We Wrocławiu nadal trwa spór o sposób uczczenia rotmistrza Witolda Pileckiego. Dziennikarka lokalnej "Gazety Wyborczej" Beata Maciejewska coraz zacieklej atakuje radnych chcących uczynić Rotmistrza patronem fragmentu tzw. Promenady Staromiejskiej (alei wzdłuż fosy). W zasadzie mógłbym pominąć elaboraty Maciejewskiej milczeniem – zwłaszcza iż "wyszło szydło z worka". Maciejewska użyła w końcu argumentu, że propozycja uczczenia Pileckiego to "akcja polityczna PiS". Wiemy więc, o co chodzi. Jednakże w tle wywodów Maciejewskiej stale przewija się jeden wątek – nie można nadać imienia Pileckiego żadnemu fragmentowi Starego Miasta, bo to ingerencja w tradycję miasta. Wszystko w centrum ma się nazywać jak przed wojną.
Jak zapewne już niektórzy Czytelnicy mojego bloga już wiedzą, we Wrocławiu od pewnego czasu trwa proces "przywracania pamięci" o niemieckiej przeszłości miasta. Hai Ludowej przywrócono nazwę Hali Stulecia (Stulecia – bo Niemcy uczcili tą nazwą rocznicę zwycięskiej dla Prus bitwy pod Lipskiem), Teatr Śląsk przemianowano na Capitol, a ostatnio odrestaurowano fragment Pałacu Cesarskiego i urządzono tam muzeum koncentrujące się na niemieckim okresie w historii Wrocławia.

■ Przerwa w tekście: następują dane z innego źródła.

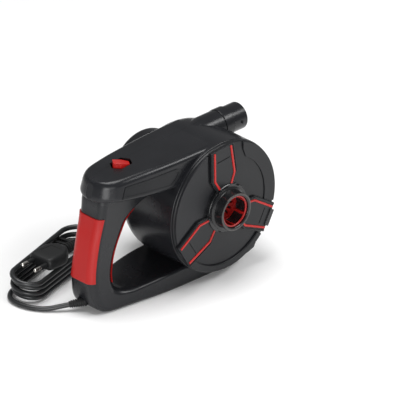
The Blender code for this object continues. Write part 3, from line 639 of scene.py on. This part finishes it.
# Handle and base: outer x and z, inner x and z, half the width, and the corners' radius
LOOP_STATIONS = (
    (-149.0, 150.0, -58.0, 146.0, 19.5, 8.0),
    (-155.0, 135.0, -62.0, 125.0, 19.5, 9.0),
    (-157.0, 120.0, -88.0, 119.5, 19.0, 9.0),
    (-160.0, 106.0, -111.0, 107.0, 18.5, 10.0),
    (-164.0, 90.0, -121.5, 91.0, 18.0, 10.0),
    (-168.0, 70.0, -131.5, 70.0, 18.0, 10.0),
    (-171.0, 50.0, -136.5, 52.0, 18.5, 10.0),
    (-171.5, 34.0, -138.5, 38.0, 20.0, 10.0),
    (-168.0, 15.0, -136.0, 27.0, 22.0, 10.0),
    (-158.0, 3.0, -129.0, 22.0, 24.0, 9.0),
    (-144.0, 0.0, -120.0, 20.0, 26.0, 7.0),
    (-110.0, 0.0, -106.0, 20.0, 30.0, 5.0),
    (-60.0, 0.0, -60.0, 23.5, 35.5, 4.0),
    (12.0, 0.0, 12.0, 25.0, 37.0, 4.0),
)
# Hood: x, front y, rear y, bottom z, top z
HOOD_STATIONS = (
    (-145.0, -26.0, 24.0, 136.5, 160.0),
    (-130.0, -30.0, 26.5, 135.0, 162.0),
    (-105.0, -35.0, 28.5, 133.0, 164.0),
    (-75.0, -40.0, 30.0, 130.5, 165.3),
    (-42.0, -44.0, 31.0, 128.0, 166.6),
    (4.0, -46.0, 31.0, 122.0, 167.5),
)
# The same stations with one more before the first, which gives the curve its direction there
HOOD_STATIONS_LONG = ((-160.0, -22.0, 21.5, 137.6, 157.5), *HOOD_STATIONS)
HOOD_RADIUS = 6.5
NOSE_LENGTH = 22.0
NOSE_TIP = -154.5
NOSE_DROP = 4.5
# How far the hood spreads towards its bottom, from an x on and over a length
SIDE_FLARE, SIDE_FLARE_FROM, SIDE_FLARE_LENGTH = 4.0, -42, 63
NOSE_FLARE, NOSE_FLARE_FROM, NOSE_FLARE_LENGTH = 6.8, -130, 25.5


def scroll_radius(angle):
    """The drum wall's radius at an angle in degrees."""
    if angle > 180:
        angle -= 360
    for (low, start), (high, end) in zip(SCROLL, SCROLL[1:]):
        if low <= angle <= high:
            return DRUM_R + start + (end - start) * (angle - low) / (high - low)
    return DRUM_R


def drum_ring(y, inward):
    """The drum's outline at a y, drawn in by a distance."""
    ring = []
    for i in range(DRUM_STEPS):
        degrees = 360 * i / DRUM_STEPS
        radius = scroll_radius(degrees) - inward
        x, z = polar(radius, degrees)
        ring.append((x, y, z))
    return ring


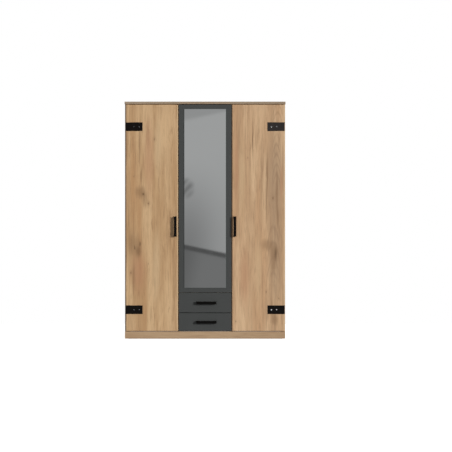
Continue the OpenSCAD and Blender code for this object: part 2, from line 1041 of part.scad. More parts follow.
// The two sides, with a groove outside for the strip and a groove inside for the bottom
module drawer_sides(i) {
    groove_h = strip_h + 2 * strip_play;
    groove_x = partition_in - strip_t - groove_floor_play;
    color(linen)
        for (side = [-1, 1])
            on_side(side)
                difference() {
                    span([box_x - box_t, door_back_y, box_z[i]],
                        [box_x, door_back_y + box_l, box_z[i] + box_h[i]]);
                    span([groove_x, door_back_y + groove_from_door, strip_z(i) - groove_h / 2],
                        [box_x + cut, door_back_y + box_l + cut, strip_z(i) + groove_h / 2]);
                    span([box_x - box_t - cut, door_back_y - cut, box_z[i] + bottom_up],
                        [box_x - box_t + bottom_groove_l, door_back_y + box_l - box_t,
                            box_z[i] + bottom_up + back_t]);
                }
}

module drawer_back(i) {
    color(linen)
        span([-box_x + box_t, door_back_y + box_l - box_t, box_z[i]],
            [box_x - box_t, door_back_y + box_l, box_z[i] + box_h[i] - back_short]);
}

module drawer_bottom(i) {
    color(linen)
        span([-box_x + box_t - bottom_groove_l, door_back_y, box_z[i] + bottom_up],
            [box_x - box_t + bottom_groove_l, door_back_y + box_l - box_t,
                box_z[i] + bottom_up + back_t]);
}

module drawer_handle(i) {
    color(black_metal)
        translate([drawer_handle_x, front_y, front_mid_z(i)])
            bow_handle();
}

module drawer_screws(i) {
    color(nickel)
        translate([drawer_handle_x, front_y, front_mid_z(i)])
            handle_screw_pair();
}

module lower_drawer_front() {
    drawer_front(0);
}

module lower_drawer_sides() {
    drawer_sides(0);
}

module lower_drawer_back() {
    drawer_back(0);
}

module lower_drawer_bottom() {
    drawer_bottom(0);
}

module lower_drawer_handle() {
    drawer_handle(0);
}

module lower_drawer_screws() {
    drawer_screws(0);
}

module upper_drawer_front() {
    drawer_front(1);
}

module upper_drawer_sides() {
    drawer_sides(1);
}

module upper_drawer_back() {
    drawer_back(1);
}

module upper_drawer_bottom() {
    drawer_bottom(1);
}

module upper_drawer_handle() {
    drawer_handle(1);
}

module upper_drawer_screws() {
    drawer_screws(1);
}

// ---------------------------------------------------------------- the wardrobe

left_side();
right_side();
left_partition();
right_partition();
top_board();
bottom_board();
front_plinth();
plinth_braces();
left_back();
middle_back();
right_back();
fixed_shelf();
left_shelves();
middle_shelves();
hat_shelf();
clothes_rail();
rail_brackets();
shelf_pins();
cam_fittings();
floor_glides();
wall_brackets();
hinge_arms();
hinge_plates();
hinge_screws();
slide_strips();
latch_housing();
latch_plunger();
left_door();
left_handle();
left_lower_strap();
left_upper_strap();
left_strap_screws();
left_door_screws();
left_hinge_cups();
left_hinge_links();
middle_door();
mirror_glass();
middle_door_screws();
middle_hinge_cups();
middle_hinge_links();
right_door();
right_handle();
right_lower_strap();
right_upper_strap();
right_strap_screws();
right_door_screws();
right_hinge_cups();
right_hinge_links();
lower_drawer_front();
lower_drawer_sides();
lower_drawer_back();
lower_drawer_bottom();
lower_drawer_handle();
lower_drawer_screws();
upper_drawer_front();
upper_drawer_sides();
upper_drawer_back();
upper_drawer_bottom();
upper_drawer_handle();
upper_drawer_screws();
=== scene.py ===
"""Looks of a three-door wardrobe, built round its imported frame.

Every piece is a class that builds its mesh from the frame's own nodes and dresses it in a finish.
Sizes are in metres. +X is to the right, +Y to the back and +Z is up.
"""

from __future__ import annotations

import json
import logging
import math
from dataclasses import astuple, dataclass, field
from enum import Enum
from typing import Any, Iterable, Sequence

import bmesh
import bpy
from bmesh.types import BMEdge, BMesh, BMVert
from bpy.types import ID, Material, Mesh, NodeSocket, NodeTree, Object
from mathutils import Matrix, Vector

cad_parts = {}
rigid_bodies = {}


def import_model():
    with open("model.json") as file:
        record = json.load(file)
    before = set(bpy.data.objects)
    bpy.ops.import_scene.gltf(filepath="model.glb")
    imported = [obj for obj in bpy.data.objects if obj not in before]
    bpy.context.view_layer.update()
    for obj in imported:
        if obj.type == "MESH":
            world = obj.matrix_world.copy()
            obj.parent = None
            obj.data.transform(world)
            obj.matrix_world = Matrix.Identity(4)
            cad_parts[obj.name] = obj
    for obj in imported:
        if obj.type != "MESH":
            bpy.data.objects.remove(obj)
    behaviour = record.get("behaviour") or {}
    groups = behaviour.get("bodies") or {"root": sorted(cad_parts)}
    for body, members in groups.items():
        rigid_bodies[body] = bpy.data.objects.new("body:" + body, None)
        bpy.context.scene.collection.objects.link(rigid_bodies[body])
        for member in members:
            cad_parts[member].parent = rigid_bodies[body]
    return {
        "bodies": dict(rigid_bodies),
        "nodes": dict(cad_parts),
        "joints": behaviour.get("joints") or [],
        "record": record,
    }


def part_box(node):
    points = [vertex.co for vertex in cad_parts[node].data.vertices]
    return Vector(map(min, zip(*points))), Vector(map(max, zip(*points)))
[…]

"Przywracaniu pamięci" gorąco kibicuje "Gazeta Wyborcza" i – najwyraźniej – znaczna część lokalnych elit politycznych. Równocześnie zjawisku temu nie towarzyszy żadna refleksja na temat niemieckiej obecności w mieście nad Odrą – a szczególnie ostatnim chwilom niemieckiego Wrocławia.
W maju 1945 roku Wrocław był jednym z najbardziej zrujnowanych miast na świecie. W gruzy obrócili go nie tylko Sowieci, ale też Niemcy. A w zasadzie – przede wszystkim Niemcy. Dowódcy Festung Breslau doszli bowiem do wniosku, iż najlepiej broni się między gruzami (ponoć inspirowali się przebiegiem działań w Powstaniu Warszawskim). Dlatego Wehrmacht bez skrupułów wysadzał całe kwartały domów. W ten sposób legła w ruinach piękna, porównywana z Paryżem, dzielnica Przedmieście Mikołajowskie (obecnie okolice ulicy Legnickiej). Podobny los spotkał kamienice na Krzykach. Obok Politechniki zaś, w tak zwanej dzielnicy naukowej, sztab postanowił zbudować lotnisko. Tysiące niewolników wyburzało domy, tworząc gigantyczny pas startowy. Obecnie ten teren to (póki co) Plac Grunwaldzki.
Kiedy więc Polacy podnosili Wrocław z ruin, tak naprawdę nie było już Capitolu, Promenady, katedry. Były tylko wypalone kikuty budynków i przykryte gruzami ulice. To prawdziwy cud, iż po latach miasto odzyskuje dawny blask.
Niemcy zniszczyli swój Breslau sami i nie ma nawet pewności, czy po wojnie potrafiliby o niego zadbać tak, jak nowi gospodarze. Byłem w wielu niemieckich miastach zniszczonych podczas wojny – i bynajmniej nie odtworzono ich z takim pietyzmem jak Wrocław (lub Gdańsk). W Berlinie po obu stronach Muru w miejscu starówki stały bloki. W zachodnioniemieckich Bremenhaven i Hamburgu podobnie.
Zresztą, gdyby wojny nie było, to w centrum Wrocławia i tak mogłyby straszyć betonowe bloki. Słynny architekt Max Berg, tak chwalony za Halę Ludową, zamierzał w miejscu Ratusza wybudować wieżowiec (coś w rodzaju Pałacu Kultury), a kamieniczki na Rynku zastąpić szarymi budynkami. Pozostałością tego projektu jest obecny gmach Banku Zachodniego. Naziści chcieli powrócić do tego projektu uznając Rynek za zbyt mało "aryjski". Ciekawe, czy Wrocławianie nadal wielbili by "niemieckie dziedzictwo", gdyby środek miasta wyglądał niczym kijowski Majdan?
My, polscy mieszkańcy Wrocławia, naprawdę nie mamy się czego wstydzić. Uratowaliśmy nasze miasto przed zagładą i uczyniliśmy je pięknym. Dlatego bez kompleksów powinniśmy kształtować je zgodnie z naszą wolą i czerpiąc z naszej tradycji.